What makes the book fascinating is an apparently scathingly satiric portrait of the element of society that took such tours, and Ross’s ability to maintain the reader’s empathy nevertheless. Rendered by their racism and social status entirely unable to appreciate or even communicate in the most basic way with other races, the cruise passengers are bound by intellectual pride to demonstrate their sophistication with learned sounding yet superficial treatises on each nation they encounter. They might as well never have left their living rooms. But was Ross’s representation a scathing one, or was it an ingenuous and ignorant portrait of a milieu in which she was entirely comfortable? The Times review picked this up when its critic noted that “passage[s] in which there seems to be some integration between the persons of the piece and the background against which the piece is played [are] all too rare. Of course, it may be that there is intended satire here. This writer cannot say. The irony was perhaps unconscious. But in placing her Americans on board a world-encircling ship and having them act precisely as on shore, Miss Ross has achieved satire of a very disheartening sort. For it is precisely the attitude of a vast majority of tourists who go voyaging – an attitude that would make a Conrad leap overboard in shame.”
As for me, I believe the satire was completely conscious, and way ahead of its time; I find it impossible to believe that a writer this canny wrote a great American satire without even realizing it. But how many book critics today are asking this very interesting question about one of the great novels of the 1930s? I’ll tell you how many: one. Me. And no one else.

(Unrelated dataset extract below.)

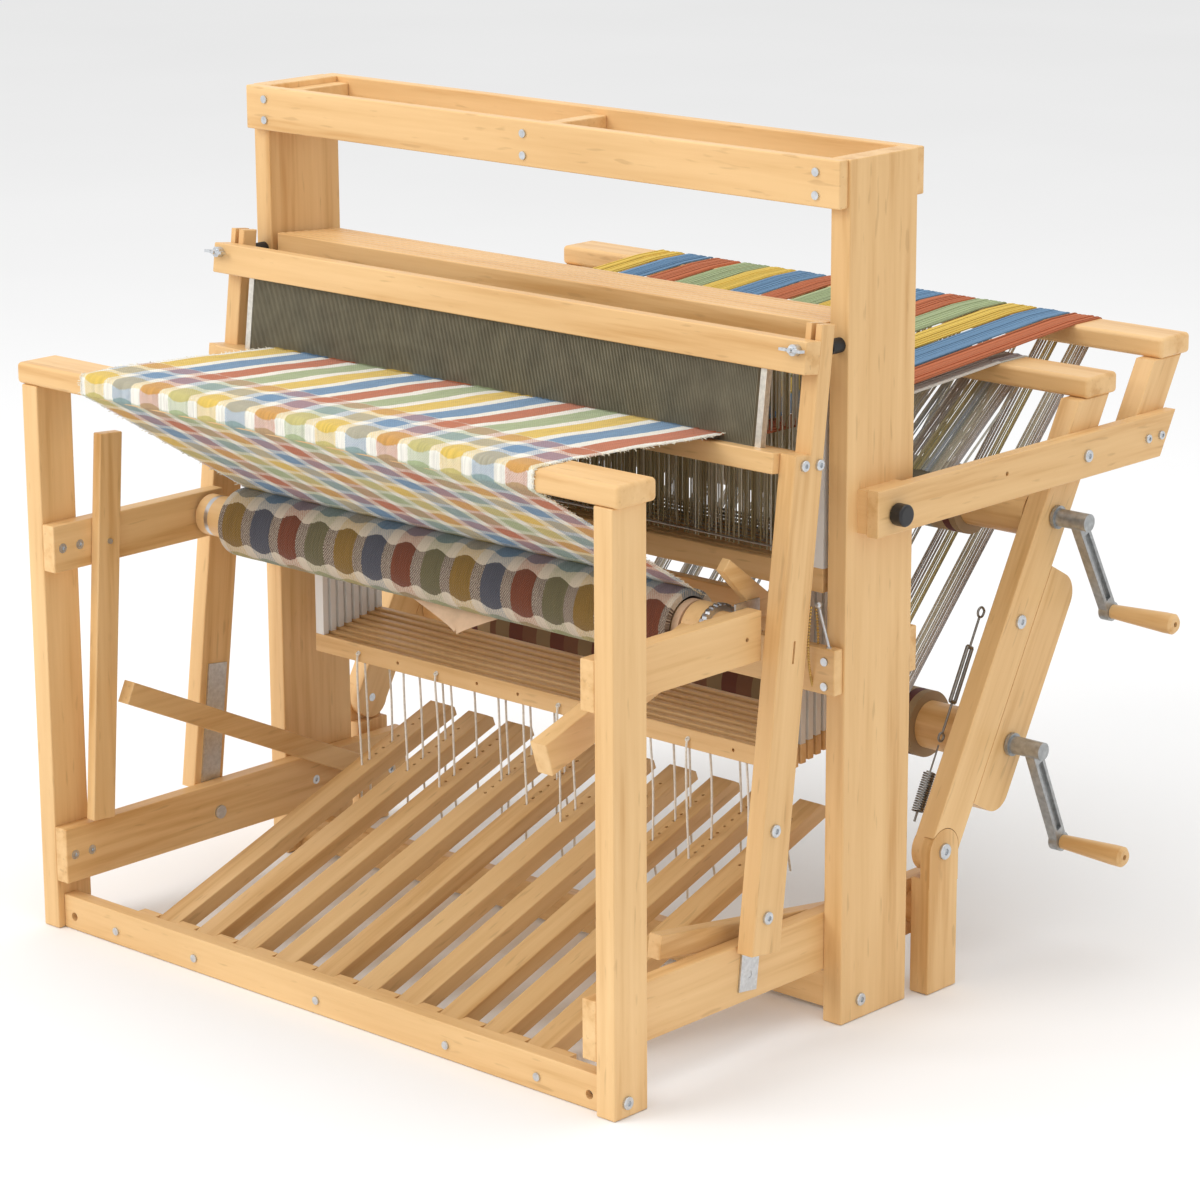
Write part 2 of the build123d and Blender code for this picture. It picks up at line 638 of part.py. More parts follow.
def rear_uprights():
    """Two leaning posts, half lapped at the foot for the hinge."""
    upper_axle = leaned(upper_beam_across, upper_beam_along)

    def upright(side):
        outline = [leaned(-upright_half, 0), leaned(upright_half, 0)]
        outline += [leaned_at_height(upright_half, inner_beam_low)]
        outline += [leaned_at_height(-upright_half, inner_beam_low)]
        piece = softened(side_shape(outline, span(side, leg_in, leg_out)))
        outer = span(side, lap, leg_out + 1)
        piece -= rod(tongue + 1.0, outer, hinge_y, hinge_z)
        inner = span(side, leg_in, lap)
        piece += rod(tongue, inner, hinge_y, hinge_z)
        piece -= rod(hinge_radius + bolt_gap, (-leg_out, leg_out), hinge_y, hinge_z)
        piece -= rod(axle_radius + bolt_gap, (-leg_out - 1, leg_out + 1), *upper_axle)
        for y, z in upright_bolts:
            piece -= rod(3.0 + bolt_gap, (-leg_out - 1, leg_out + 1), y, z)
        return piece
    return both_sides(upright)


def brace_boards():
    """Long boards that lock the rear frame to the castle."""
    def brace(side):
        outline = [(brace_front, brace_low), leaned_at_height(135.0, brace_low)]
        outline += [leaned_at_height(135.0, brace_high), (brace_front, brace_high)]
        piece = softened(side_shape(outline, span(side, *brace_x)))
        reach = (-brace_x[1] - 1, brace_x[1] + 1)
        piece -= rod(4.0 + bolt_gap, reach, knob_y, knob_z)
        piece -= rod(peep_radius, reach, *spare_hole)
        for y, z in upright_bolts + brace_screws:
            piece -= rod(3.0 + bolt_gap, reach, y, z)
        return piece
    return both_sides(brace)


def rear_side_boards():
    """Short posts of the outer back beam and rounded boards behind the uprights."""
    pieces = []
    for side in (-1, 1):
        x = span(side, leg_in, leg_out)
        outline = [leaned_at_height(across, brace_low) for across in (outer_post_near, outer_post_far)]
        outline += [leaned_at_height(outer_post_far, outer_beam_low)]
        outline += [leaned_at_height(outer_post_near, outer_beam_low)]
        post = softened(side_shape(outline, x))
        for y, z in brace_screws:
            post -= rod(3.0 + bolt_gap, (x[0] - 1, x[1] + 1), y, z)
        pieces.append(post)
        outline = [leaned(upright_half, side_board_low), leaned(side_board_far, side_board_low)]
        outline += [leaned(side_board_far, side_board_high), leaned(upright_half, side_board_high)]
        backing = side_shape(outline, x)
        backing = fillet(far_corners(backing), 25.0)
        bore = (x[0] - 1, x[1] + 1)
        backing -= rod(axle_radius + bolt_gap, bore, *leaned(lower_beam_across, lower_beam_along))
        pieces.append(backing)
    return pieces


def far_corners(backing):
    """The two edges along X that are farthest from the upright."""
    angle = radians(lean)
    away = Vector(0, cos(angle), -sin(angle))
    edges = backing.edges().filter_by(Axis.X)
    return sorted(edges, key=lambda edge: edge.center().dot(away))[-2:]


def back_beam(front, low):
    """A flat beam across the rear frame."""
    x = (-back_beam_half, back_beam_half)
    return timber(x, (front, front + back_beam_depth), (low, low + back_beam_thick), beam_round)


def rear_hardware():
    """Bolts of the rear frame."""
    pieces = []
    for side in (-1, 1):
        for y, z in upright_bolts:
            pieces.append(through_bolt(side, leg_in, brace_x[1], y, z))
        for y, z in brace_screws:
            pieces.append(through_bolt(side, leg_in, brace_x[1], y, z, 3.0, 5.0))
        y, z = side_board_bolt
        pieces.append(bolt_head(side, leg_out, y, z, 8.0))
    return pieces


def brace_knob(side):
    """A round hand knob with its stud through the brace."""
    x = brace_x[1] + body_gap
    stud = rod(4.0, span(side, leg_out + 1, x + 8), knob_y, knob_z)
    grip = rod(knob_radius, span(side, x, x + 16), knob_y, knob_z)
    grip = fillet(grip.edges(), 3.0)
    return grip + stud


def warp_beam(y, z):
    """A warp beam with its wound warp and axle ends."""
    core = rod(warp_beam_radius, (-leg_in + 1, leg_in - 1), y, z)
    wound = rod(warp_roll_radius, (-warp_half, warp_half), y, z)
    axle = rod(axle_radius, (-leg_out - 1.5, leg_out + 1.5), y, z)
    return core + wound + axle


def crank(y, z, turn):
    """A cast crank on the right end of a warp beam."""
    start = leg_out + 1.5
    hub = rod(13.0, (start, start + 4), y, z)
    hub += rod(10.0, (start, crank_end), y, z)
    arm = box((crank_face - 8, crank_face + 4), (-8, 8), (-crank_length, 0))
    arm -= box((crank_face, crank_face + 5), (-4, 4), (-crank_length + 18, -18))
    arm += rod(11.0, (crank_face - 8, crank_face + 4), 0, -crank_length)
    arm += rod(handle_bore, (crank_face, handle_end - 6), 0, -crank_length)
    arm = Pos(0, y, z) * Rot(turn, 0, 0) * arm
    return hub + arm


def crank_handle(y, z, turn):
    """A turned wooden handle that spins on the crank's pin."""
    start = crank_face + 4 + body_gap
    end = handle_end
    outline = [(start, handle_bore + bolt_gap), (start, handle_small)]
    outline += [(end - 14, handle_large), (end - 3, handle_large), (end, handle_large - 3)]
    outline += [(end, handle_bore + bolt_gap)]
    face = make_face(Polyline(*outline, close=True))
    grip = revolve(face, Axis.X)
    return Pos(0, y, z) * Rot(turn, 0, 0) * Pos(0, 0, -crank_length) * grip


def warp():
    """The warp between castle and back beams, as two thin sheets in one."""
    inner_top = inner_beam_low + back_beam_thick
    outer_top = outer_beam_low + back_beam_thick
    outline = [(500, 648), (outer_beam_front, outer_top + 1), (outer_beam_front, outer_top + 3)]
    outline += [(500, 652)]
    upper = side_shape(outline, (-warp_half, warp_half))
    outline = [(500, 640), (inner_beam_front, inner_top + 1), (inner_beam_front, inner_top + 3)]
    outline += [(500, 643)]
    lower = side_shape(outline, (-warp_half, warp_half))
    return [upper, lower]


def save(name, pieces):
    """Writes one sub-part, moved so that the origin lies under the foot bar."""
    if not isinstance(pieces, list):
        pieces = [pieces]
    solids = []
    for piece in pieces:
        solids += (Pos(0, -foot_bar_middle, 0) * piece).solids()
    export_step(Compound(children=solids), f"parts/{name}.step")


os.makedirs("parts", exist_ok=True)
upper_axle = leaned(upper_beam_across, upper_beam_along)
lower_axle = leaned(lower_beam_across, lower_beam_along)

save("front_posts", front_posts())
save("foot_bar", foot_bar())
save("breast_beam", breast_beam())
save("upper_side_rails", upper_side_rails())
save("lower_side_rails", lower_side_rails())
save("castle_post_left", castle_post(-1))
save("castle_post_right", castle_post(1))
save("castle_top_rails", castle_top_rails())
save("castle_mid_rails", castle_rail_pair(mid_rail_low, mid_rail_high))
save("castle_stretcher", castle_stretcher())
save("rear_legs", rear_legs())
save("frame_spacers", frame_spacers())
save("frame_hardware", frame_hardware())
save("cloth", cloth())
for number in range(1, treadle_count + 1):
    save(f"treadle_{number}", treadle(number))
for number in range(1, shaft_count + 1):
    save(f"shaft_{number}", shaft(number))
save("beater_swords", beater_swords())
save("race_board", race_board())
save("reed", reed())
save("reed_cap", reed_cap())
save("cap_nuts", cap_nuts())
save("beater_hardware", beater_hardware())
save("cloth_beam", cloth_beam())
save("cloth_roll", cloth_roll())
save("advance_lever", advance_lever())
save("pawl_lever", pawl_lever())
save("brake_pedal_left", brake_pedal_left())
save("brake_pedal_right", brake_pedal_right())
save("prop_bar", prop_bar())
save("rear_uprights", rear_uprights())
save("brace_boards", brace_boards())
save("rear_side_boards", rear_side_boards())
save("inner_back_beam", back_beam(inner_beam_front, inner_beam_low))
save("outer_back_beam", back_beam(outer_beam_front, outer_beam_low))
save("rear_hardware", rear_hardware())
save("brace_knob_left", brace_knob(-1))
save("brace_knob_right", brace_knob(1))
save("upper_warp_beam", warp_beam(*upper_axle))
save("lower_warp_beam", warp_beam(*lower_axle))
save("upper_crank", crank(*upper_axle, upper_crank_turn))
save("lower_crank", crank(*lower_axle, lower_crank_turn))
save("upper_crank_handle", crank_handle(*upper_axle, upper_crank_turn))
save("lower_crank_handle", crank_handle(*lower_axle, lower_crank_turn))
save("warp", warp())
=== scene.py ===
"""Floor loom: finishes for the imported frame, and its cloth, threads, cords and small wire pieces."""

import json
import math
import random

import bpy
from mathutils import Matrix, Vector

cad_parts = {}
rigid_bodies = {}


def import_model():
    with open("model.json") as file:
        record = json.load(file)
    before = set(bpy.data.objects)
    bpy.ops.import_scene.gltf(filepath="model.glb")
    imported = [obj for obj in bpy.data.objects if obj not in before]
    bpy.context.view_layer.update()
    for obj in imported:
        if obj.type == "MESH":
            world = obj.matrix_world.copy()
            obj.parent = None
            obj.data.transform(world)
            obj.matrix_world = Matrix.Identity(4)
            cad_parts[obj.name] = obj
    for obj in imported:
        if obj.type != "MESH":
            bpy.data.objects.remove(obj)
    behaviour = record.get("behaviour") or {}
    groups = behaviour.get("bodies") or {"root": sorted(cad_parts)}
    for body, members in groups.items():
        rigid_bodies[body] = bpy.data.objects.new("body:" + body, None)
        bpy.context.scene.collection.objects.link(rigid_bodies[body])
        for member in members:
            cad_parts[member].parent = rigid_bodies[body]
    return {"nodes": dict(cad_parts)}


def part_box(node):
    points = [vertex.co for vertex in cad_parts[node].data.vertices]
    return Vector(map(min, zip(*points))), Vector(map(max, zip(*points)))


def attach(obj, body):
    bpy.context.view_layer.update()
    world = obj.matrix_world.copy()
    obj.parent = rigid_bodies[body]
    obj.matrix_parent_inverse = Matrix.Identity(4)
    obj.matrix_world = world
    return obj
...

Apart from her renown as a novelist, Ross herself was also a figure of some historical interest. Born sometime between 1890 and 1895, she was a groundbreaking journalist whose rapid rise came when she landed an exclusive interview with the renowned British suffragette Emmeline Pankhurst. Ross went on to become the first woman with a regular job reporting for a New York daily, the Tribune, where during the 1920s, she covered the Stillman divorce (which may have inspired Marriage in Gotham), the Hall-Mills murder and the Lindbergh kidnapping.
But her first novel was so acclaimed and commercially successful that she quit her job at the Trib to write novels fulltime. One of her subsequent books rose to poetic heights – the tragic Highland Twilight – and one was an embarrassment, a World War II spy novel entitled Isle of Escape.
Have I seen the film? Well, no one actually knows whether the film is lost, because (other than me) no one is actually out there looking for it. The movie version of Promenade Deck (which at one point was renamed Three on a Honeymoon) has not achieved the holy grail status of Zasu Pitts’ earlier work, to say the least. A film called Three on a Honeymoon is downloadable at Pirate Bay, but let’s just note that it’s a different genre entirely, and leave it at that. And it’s not just the movie that has plummeted in popularity like a naked flapper into an empty swimming pool. The book’s popularity is 2,971,330 on Library Thing, and the only reason it’s listed on GoodReads is that I put it there. So while some of Ishbel Ross’s biographies remain marginally known, her novels are utterly obscure and are entirely unavailable anywhere. A bestselling, groundbreaking novelist has sunk beneath the waves, her books forgotten.
Gosh, look at all the ink I’ve spilled, and I haven’t even mentioned Peggy and Paul and Laddy yet. Thirty years ago, I was walking around New York City, and I saw a guy selling original art on the street. One of the drawings was the original art from a 1930s book cover. The book was called Peggy and Paul and Laddy, and the drawing showed a boy, a girl and dog in a boat that was docking on the shore of a mysterious island. I didn’t buy it, but then I wished that I had. For a couple of years. I thought about it. Then, one day, there he was again, on another sidewalk, still trying to sell the drawing. I think it cost me twenty dollars, and today it hangs on the wall in the bedroom of my two daughters, where it has hung for a few years. I bought them the book when they were little. It’s by Mary Jane Carr, who was a children’s author of some repute many many decades ago, and it tells the story of a couple of friends in Oregon, the puppy they rescue from a towering cliff, and an ageing Russian refugee they befriend. My daughters love it; they are big fans of Peggy and Paul and Laddy. My eight-year-old is halfway through her second reading.
So here is the question – am I the only person alive today who has read all of Ishbel Ross’s novels? Are my daughters the only modern children who have read Peggy and Paul and Laddy? Including the authors’ families? I think I take a little strange pride in being a huge fan of something no one else remembers. Don’t even get me started on the Cleek books, the unfinished version of The Thief and the Cobbler, and the late Randy VanWarmer’s Terraform album. (Really. If you bump into me at a party, don’t get me started.)
And here’s the message. We think that literary and commercial success brings us immortality of a certain sort. But it’s immortality of the most transient kind, which is to say, not immortality at all – it just seems like immortality while it’s happening. The same way everyone always insists that we will live on in the hearts of those who knew us, it’s the beauty of a firefly’s light. But a writer, musician or artist can still always dream that some day, seventy or eighty or a hundred years from now, we’ll entertain someone again, someone wandering through a dusty bookstore or looking on a shelf at a ramshackle vacation rental. So there’s always hope, I guess.
Till the human race goes extinct, that is, or the universe collapses.